### [Exercise description]
Only the lines from the one holding "floor_slab();" through the one holding "return low, high" are to be retyped, exactly as they appear, with both boundary lines included.

### [Data provided]
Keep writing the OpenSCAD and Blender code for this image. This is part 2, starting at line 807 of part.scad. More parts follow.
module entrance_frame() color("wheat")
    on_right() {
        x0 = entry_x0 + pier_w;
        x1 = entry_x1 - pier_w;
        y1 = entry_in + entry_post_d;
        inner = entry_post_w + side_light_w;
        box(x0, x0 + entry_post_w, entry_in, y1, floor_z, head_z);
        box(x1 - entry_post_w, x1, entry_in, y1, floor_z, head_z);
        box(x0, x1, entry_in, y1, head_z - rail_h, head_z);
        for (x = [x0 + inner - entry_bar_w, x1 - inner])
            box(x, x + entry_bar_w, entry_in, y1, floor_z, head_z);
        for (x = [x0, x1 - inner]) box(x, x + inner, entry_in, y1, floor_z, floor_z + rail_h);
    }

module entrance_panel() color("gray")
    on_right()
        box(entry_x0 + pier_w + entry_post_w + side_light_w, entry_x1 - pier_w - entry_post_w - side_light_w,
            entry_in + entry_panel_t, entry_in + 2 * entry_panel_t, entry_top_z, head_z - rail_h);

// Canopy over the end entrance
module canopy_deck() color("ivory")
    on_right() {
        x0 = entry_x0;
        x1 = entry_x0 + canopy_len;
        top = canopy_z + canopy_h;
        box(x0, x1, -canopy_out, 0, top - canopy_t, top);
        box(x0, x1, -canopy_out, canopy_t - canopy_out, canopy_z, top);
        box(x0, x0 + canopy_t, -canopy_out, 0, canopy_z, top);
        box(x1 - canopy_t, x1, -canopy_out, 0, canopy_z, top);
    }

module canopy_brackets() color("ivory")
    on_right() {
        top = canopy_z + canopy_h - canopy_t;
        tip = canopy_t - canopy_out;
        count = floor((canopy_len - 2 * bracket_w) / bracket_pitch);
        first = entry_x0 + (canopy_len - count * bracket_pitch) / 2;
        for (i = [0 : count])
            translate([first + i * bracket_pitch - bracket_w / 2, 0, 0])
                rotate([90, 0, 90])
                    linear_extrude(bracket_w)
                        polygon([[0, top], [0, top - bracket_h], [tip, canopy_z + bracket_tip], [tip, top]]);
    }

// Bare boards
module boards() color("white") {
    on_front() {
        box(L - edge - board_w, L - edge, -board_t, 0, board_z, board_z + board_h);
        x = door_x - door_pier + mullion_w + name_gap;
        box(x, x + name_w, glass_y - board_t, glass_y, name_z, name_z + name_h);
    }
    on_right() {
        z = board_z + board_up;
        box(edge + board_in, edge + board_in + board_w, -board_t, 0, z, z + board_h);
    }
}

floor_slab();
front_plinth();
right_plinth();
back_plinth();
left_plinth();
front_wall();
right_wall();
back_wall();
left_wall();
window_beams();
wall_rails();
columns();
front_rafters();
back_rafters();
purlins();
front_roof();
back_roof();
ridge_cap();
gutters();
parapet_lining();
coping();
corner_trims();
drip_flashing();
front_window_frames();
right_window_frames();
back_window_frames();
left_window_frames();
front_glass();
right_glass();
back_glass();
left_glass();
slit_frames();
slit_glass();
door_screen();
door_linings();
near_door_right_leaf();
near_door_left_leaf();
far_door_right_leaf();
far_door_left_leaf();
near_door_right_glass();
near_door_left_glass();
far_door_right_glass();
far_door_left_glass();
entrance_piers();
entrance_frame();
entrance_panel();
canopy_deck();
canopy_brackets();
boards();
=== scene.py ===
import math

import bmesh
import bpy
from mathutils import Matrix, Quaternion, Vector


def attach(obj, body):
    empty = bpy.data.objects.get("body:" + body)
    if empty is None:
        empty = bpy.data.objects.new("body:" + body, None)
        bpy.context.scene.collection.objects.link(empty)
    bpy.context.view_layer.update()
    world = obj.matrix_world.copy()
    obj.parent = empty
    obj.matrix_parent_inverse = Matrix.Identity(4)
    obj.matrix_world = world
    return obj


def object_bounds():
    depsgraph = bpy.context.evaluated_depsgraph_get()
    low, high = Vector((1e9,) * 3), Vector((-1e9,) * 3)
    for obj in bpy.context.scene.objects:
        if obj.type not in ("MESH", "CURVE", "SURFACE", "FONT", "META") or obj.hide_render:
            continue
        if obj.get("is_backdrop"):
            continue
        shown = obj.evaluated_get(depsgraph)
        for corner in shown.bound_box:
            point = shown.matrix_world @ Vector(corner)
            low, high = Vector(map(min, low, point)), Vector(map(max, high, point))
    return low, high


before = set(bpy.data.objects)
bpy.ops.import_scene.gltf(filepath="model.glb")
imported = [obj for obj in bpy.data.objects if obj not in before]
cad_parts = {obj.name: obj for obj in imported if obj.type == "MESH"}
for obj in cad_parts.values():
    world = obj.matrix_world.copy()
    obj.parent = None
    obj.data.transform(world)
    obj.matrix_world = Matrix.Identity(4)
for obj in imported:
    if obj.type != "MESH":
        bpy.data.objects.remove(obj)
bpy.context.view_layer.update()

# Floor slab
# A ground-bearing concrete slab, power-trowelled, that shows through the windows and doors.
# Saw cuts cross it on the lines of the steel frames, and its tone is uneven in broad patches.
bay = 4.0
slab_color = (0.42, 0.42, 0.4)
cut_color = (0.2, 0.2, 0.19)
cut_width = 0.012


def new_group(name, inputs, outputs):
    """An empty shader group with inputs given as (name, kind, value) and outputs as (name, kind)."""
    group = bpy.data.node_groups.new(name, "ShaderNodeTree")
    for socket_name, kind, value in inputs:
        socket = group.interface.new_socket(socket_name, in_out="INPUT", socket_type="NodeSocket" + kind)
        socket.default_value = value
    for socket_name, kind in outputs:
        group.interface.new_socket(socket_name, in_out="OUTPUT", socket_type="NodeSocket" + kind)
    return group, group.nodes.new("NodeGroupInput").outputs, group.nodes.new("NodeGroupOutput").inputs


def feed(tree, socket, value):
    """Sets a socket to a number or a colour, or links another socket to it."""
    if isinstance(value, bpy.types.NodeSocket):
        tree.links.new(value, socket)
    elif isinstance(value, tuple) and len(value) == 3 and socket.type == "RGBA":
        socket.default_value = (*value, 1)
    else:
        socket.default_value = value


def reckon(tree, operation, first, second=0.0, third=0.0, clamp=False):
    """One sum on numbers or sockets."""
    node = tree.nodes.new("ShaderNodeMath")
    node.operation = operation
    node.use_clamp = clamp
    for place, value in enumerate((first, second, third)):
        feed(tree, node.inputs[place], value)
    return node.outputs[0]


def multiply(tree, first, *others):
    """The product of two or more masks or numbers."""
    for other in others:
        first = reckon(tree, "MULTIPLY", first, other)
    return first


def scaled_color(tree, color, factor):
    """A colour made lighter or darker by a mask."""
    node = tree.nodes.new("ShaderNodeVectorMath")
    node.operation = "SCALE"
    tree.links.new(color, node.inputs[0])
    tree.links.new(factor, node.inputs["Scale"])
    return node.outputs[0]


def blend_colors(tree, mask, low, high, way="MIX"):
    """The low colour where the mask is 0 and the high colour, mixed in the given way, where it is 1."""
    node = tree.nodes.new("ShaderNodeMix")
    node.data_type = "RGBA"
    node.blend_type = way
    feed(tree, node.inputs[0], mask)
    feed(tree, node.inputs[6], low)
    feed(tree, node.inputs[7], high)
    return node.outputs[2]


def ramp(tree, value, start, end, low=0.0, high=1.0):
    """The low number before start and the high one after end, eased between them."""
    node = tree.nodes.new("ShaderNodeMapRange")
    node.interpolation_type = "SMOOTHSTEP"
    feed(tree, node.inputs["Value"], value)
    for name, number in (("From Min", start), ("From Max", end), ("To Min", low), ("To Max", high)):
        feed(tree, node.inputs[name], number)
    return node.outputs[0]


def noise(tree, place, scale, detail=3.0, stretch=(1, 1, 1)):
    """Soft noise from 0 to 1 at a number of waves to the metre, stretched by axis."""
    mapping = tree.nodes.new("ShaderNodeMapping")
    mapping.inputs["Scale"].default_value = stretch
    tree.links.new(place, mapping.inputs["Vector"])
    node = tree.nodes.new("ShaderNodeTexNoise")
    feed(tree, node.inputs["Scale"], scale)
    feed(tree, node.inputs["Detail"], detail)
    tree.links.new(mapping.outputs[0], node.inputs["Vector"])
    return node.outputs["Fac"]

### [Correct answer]
floor_slab();
front_plinth();
right_plinth();
back_plinth();
left_plinth();
front_wall();
right_wall();
back_wall();
left_wall();
window_beams();
wall_rails();
columns();
front_rafters();
back_rafters();
purlins();
front_roof();
back_roof();
ridge_cap();
gutters();
parapet_lining();
coping();
corner_trims();
drip_flashing();
front_window_frames();
right_window_frames();
back_window_frames();
left_window_frames();
front_glass();
right_glass();
back_glass();
left_glass();
slit_frames();
slit_glass();
door_screen();
door_linings();
near_door_right_leaf();
near_door_left_leaf();
far_door_right_leaf();
far_door_left_leaf();
near_door_right_glass();
near_door_left_glass();
far_door_right_glass();
far_door_left_glass();
entrance_piers();
entrance_frame();
entrance_panel();
canopy_deck();
canopy_brackets();
boards();
=== scene.py ===
import math

import bmesh
import bpy
from mathutils import Matrix, Quaternion, Vector


def attach(obj, body):
    empty = bpy.data.objects.get("body:" + body)
    if empty is None:
        empty = bpy.data.objects.new("body:" + body, None)
        bpy.context.scene.collection.objects.link(empty)
    bpy.context.view_layer.update()
    world = obj.matrix_world.copy()
    obj.parent = empty
    obj.matrix_parent_inverse = Matrix.Identity(4)
    obj.matrix_world = world
    return obj


def object_bounds():
    depsgraph = bpy.context.evaluated_depsgraph_get()
    low, high = Vector((1e9,) * 3), Vector((-1e9,) * 3)
    for obj in bpy.context.scene.objects:
        if obj.type not in ("MESH", "CURVE", "SURFACE", "FONT", "META") or obj.hide_render:
            continue
        if obj.get("is_backdrop"):
            continue
        shown = obj.evaluated_get(depsgraph)
        for corner in shown.bound_box:
            point = shown.matrix_world @ Vector(corner)
            low, high = Vector(map(min, low, point)), Vector(map(max, high, point))
    return low, high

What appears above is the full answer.